We have explored how to interpret and experimentally approach the contextual modulation of behavior in cognitive experiments. Among the different questions related to context-sensitivity, we focused on one key issue: The meaning of variations in behavior that result from contextual differences in task features, such as stimulus and response modality. We argued that there are at least two possible interpretations of these variations: They could indicate the presence of different phenomena, or they could signal different operation regimes for the same phenomenon. In the first case, we find a context-sensitive phenomenon in the sense that it is only triggered when specific contextual factors are present, such as a specific stimulus type. Thus, changing the context entails changing the cognitive process being studied. In the second case, we find a context-sensitive phenomenon in the sense that contextual variations change how the same phenomenon is manifested in different situations.

Additionally, we argued that determining which of these two possibilities obtains requires combining intra-level and inter-level experiments. Intra-level behavioral interventions are necessary for assessing whether contextual factors affect the manifestation conditions of a phenomenon. Given that these contextual variations are consistent with the two described forms of context sensitivity, we need inter-level interventions. We claimed that if we endorse a mechanistic (in the sense of inter-level) approach to phenomena individuation, then we can assess which form of context-sensitivity a phenomenon has by examining whether the CAOs of its underlying mechanism change from context to context. If interventions on task parameters are not accompanied by significant variations in the organized activities of mechanistic components, then differences in manifestation conditions are not associated with different phenomena but rather a single phenomenon with different context-dependent operation regimes.

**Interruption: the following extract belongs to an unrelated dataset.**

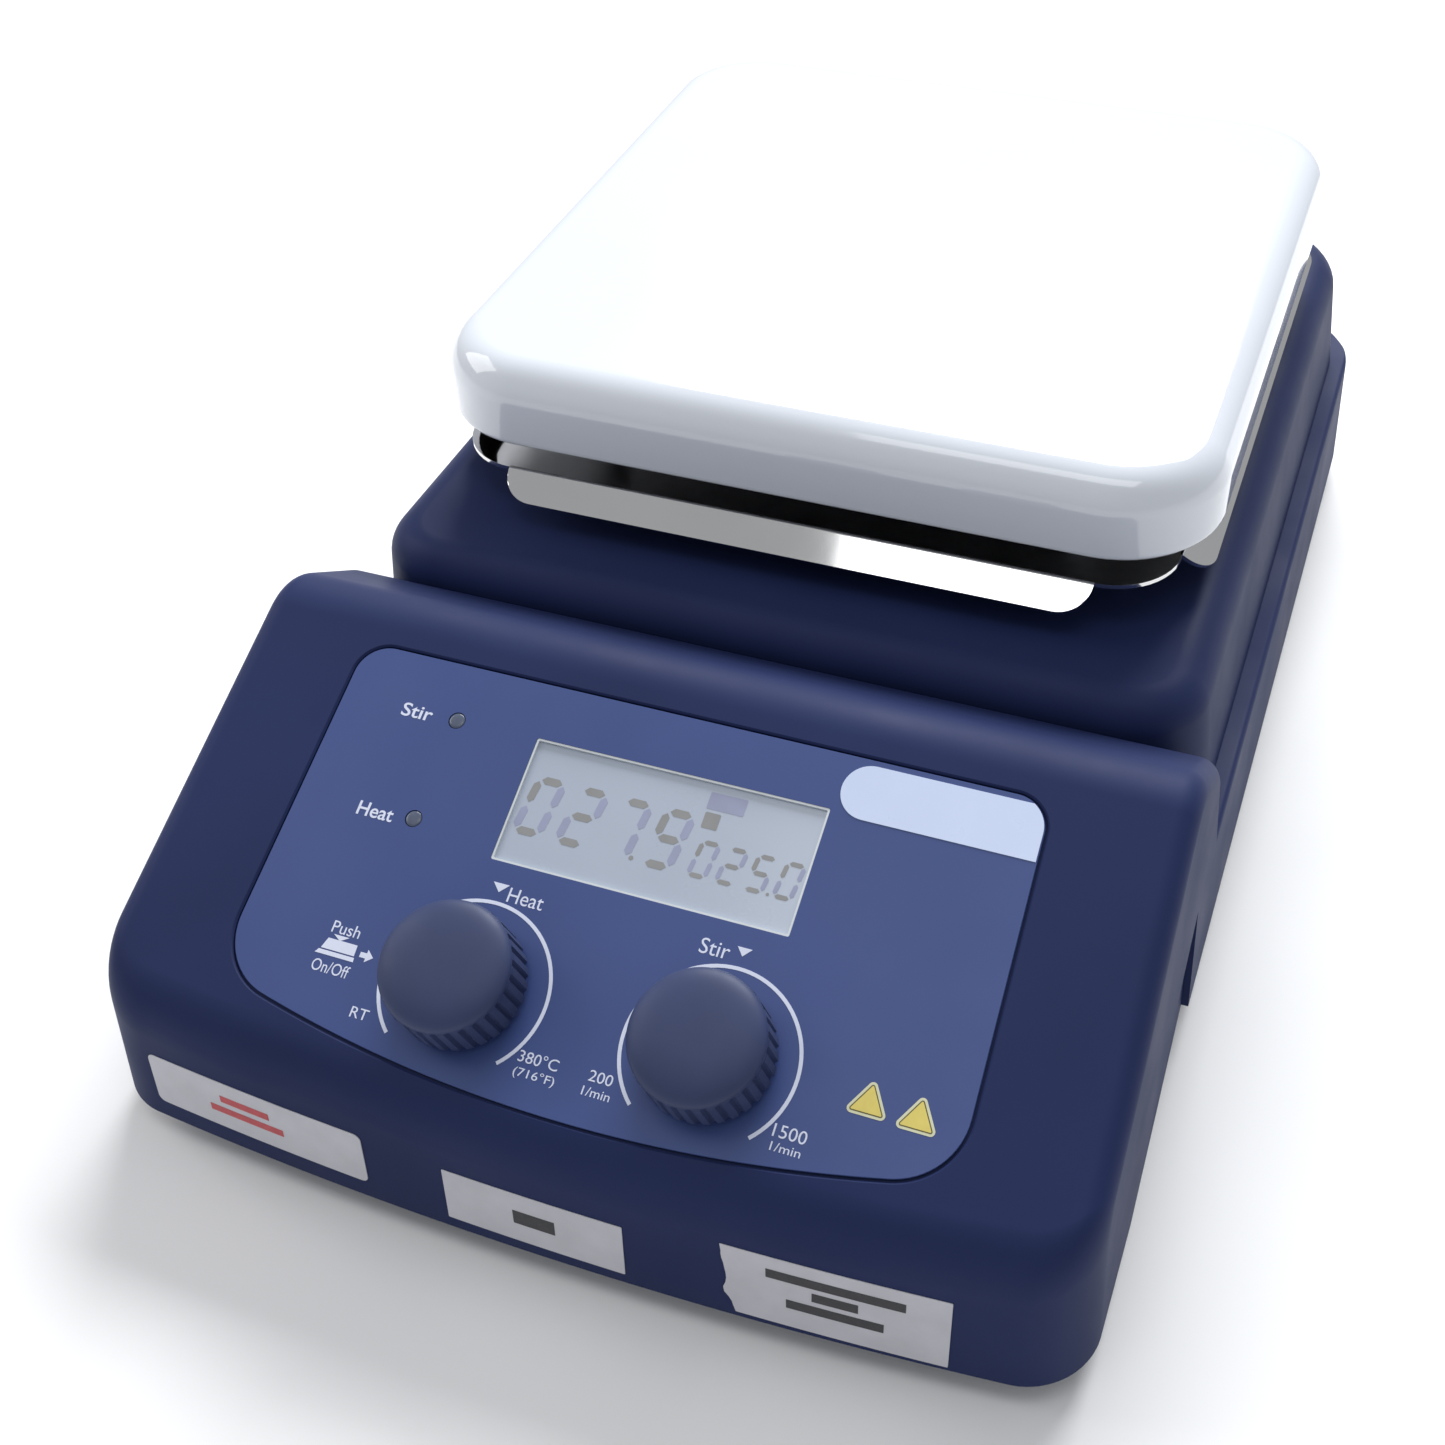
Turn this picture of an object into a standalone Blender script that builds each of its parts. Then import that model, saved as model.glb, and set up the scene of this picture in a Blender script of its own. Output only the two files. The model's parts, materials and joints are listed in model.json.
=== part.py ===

We then addressed the challenge that our proposal may be inconsistent with the form of context-sensitivity possessed by multifunctional mechanisms. The objection is that if the same mechanism can implement different functions in different contexts, then the context-to-context variation of the phenomenon can occur with no significant variation at a mechanistic level. We argued that our proposal is consistent with this possibility. If we follow Levy & Bechtel (2016) in the idea that the identity of a mechanism does not depend on particular CAOs. According to our criterion, in order to split a phenomenon, we only need to assess whether the kinds of CAOs that a mechanism recruits in different contexts were modified and these differences are consistent with the possibility that the mechanism is the same. Finally, we emphasized that the individuation of components, activities, and organizational properties will be tied to the kinds or types articulated in different frameworks or models and exemplified this through the case of neural coding.

We think that mechanistic approaches to context-sensitivity of the kind we have explored are also useful to tackle other relevant issues in contemporary neuroscience. These include problems such as addressing inter- and intra-subject variability (Goodhew & Edwards, 2019; Seghier & Price, 2018), characterizing the sources of replicability issues (Gelman, 2015; Van Bavel et al., 2016), addressing the challenges of the ecological validity of experimental results (Adolph, 2020; Miller et al., 2019; Shamay-Tsoory & Mendelsohn, 2019), and, in general, understanding the situatedness of the cognitive processes under study. More work is needed to understand how our proposal, and similar discussions in the philosophy of neuroscience, can contribute to clarifying these issues and distill implications for empirical neuroscience.